Friday, December 01, 2006

Failed states

This past week there was a ridiculous debate about whether Iraq was in a state of civil war or some lesser state of violence ("a territorial arglebargle of regional qualms" in the words of John Oliver on The Daily Show). This is all masking the fact that it is actually worse than a civil war. A civil war has clearly identified sides and some sort of termination condition (one side winning). What we've got here is a chaos of competing armed factions, with no clear picture of who is in charge, what they want, or how to manage them. John Robb fills in some of the details. It's easier to break a state than make one, and the most of the factions in Iraq have no interest in having the state succeed. Certainly none is strong enough to impose a victory.

But his following post is even more disturbing, revealing that we may end up with another failed state much closer to home: Mexico, where the failure of the ostensibly losing side to concede a close election is threatening the institutions of the stat. Like Iraq, Mexico has gone from stable, corrupt autocracy to a state of uncertainty. The monopoly on violence has been broken up and its time the entrepenurs to take over. As a former anarchist, I must say, strong stable government has never looked so good. I guess this is a shadow of the ridiculous "bring back Saddam" meme that was also floated last week.

Robb has an obsession with infrastructure attacks, and he claims Mexico's oil and energy infrastructure is unusually vulnerable. Mexico is our third-biggest supplier of foreign oil, supplying about 14% of the total. A flailing Mexico could disrupt this and make our current immigration problems look trivial

Infojihad!

At last, Islamic terrorism has its own equivalent of Dr. Dobbs Journal:

The first issue of what is indicated to be a periodic magazine, “Technical Mujahid” [Al-Mujahid al-Teqany], published by al-Fajr Information Center, was electronically distributed to password-protected jihadist forums today...Material such as this, regarding anonymity on the Internet, concealing of personal files locally on a computer, and utilizing all schemes of encryption, is to serve as electronic jihad, and a virtual means of supporting the Mujahideen.
...
Links to download referenced software, such as the VMware virtual machine, and key generators to unlock features are also given by the editors.
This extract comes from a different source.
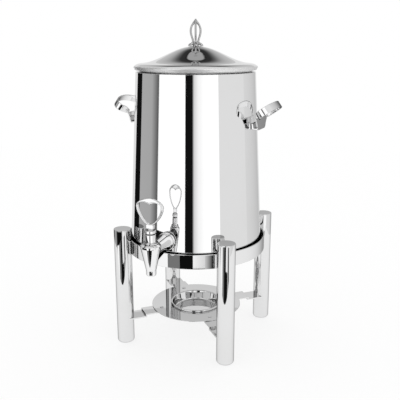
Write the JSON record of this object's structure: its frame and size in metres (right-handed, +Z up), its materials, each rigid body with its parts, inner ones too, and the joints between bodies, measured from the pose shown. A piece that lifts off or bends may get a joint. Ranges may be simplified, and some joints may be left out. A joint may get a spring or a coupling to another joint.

Another writer discusses PGP (Pretty Good Privacy) software and determines that its encryption is not adequate for the needs of the Mujahideen.

...
For future issues, the editors urge members of the jihadist Internet community to submit articles in the field of technology for publishing. They write: “My kind, technical Mujahid brother, the magnitude of responsibility which is placed upon you is equal to what you know in the regard of information. Do not underestimate anything that you know; perhaps a small article that you write and publish can benefit one Mujahid in the Cause of Allah or can protect a brother of yours in Allah. This way you will gain the great reward with the permission of Allah”.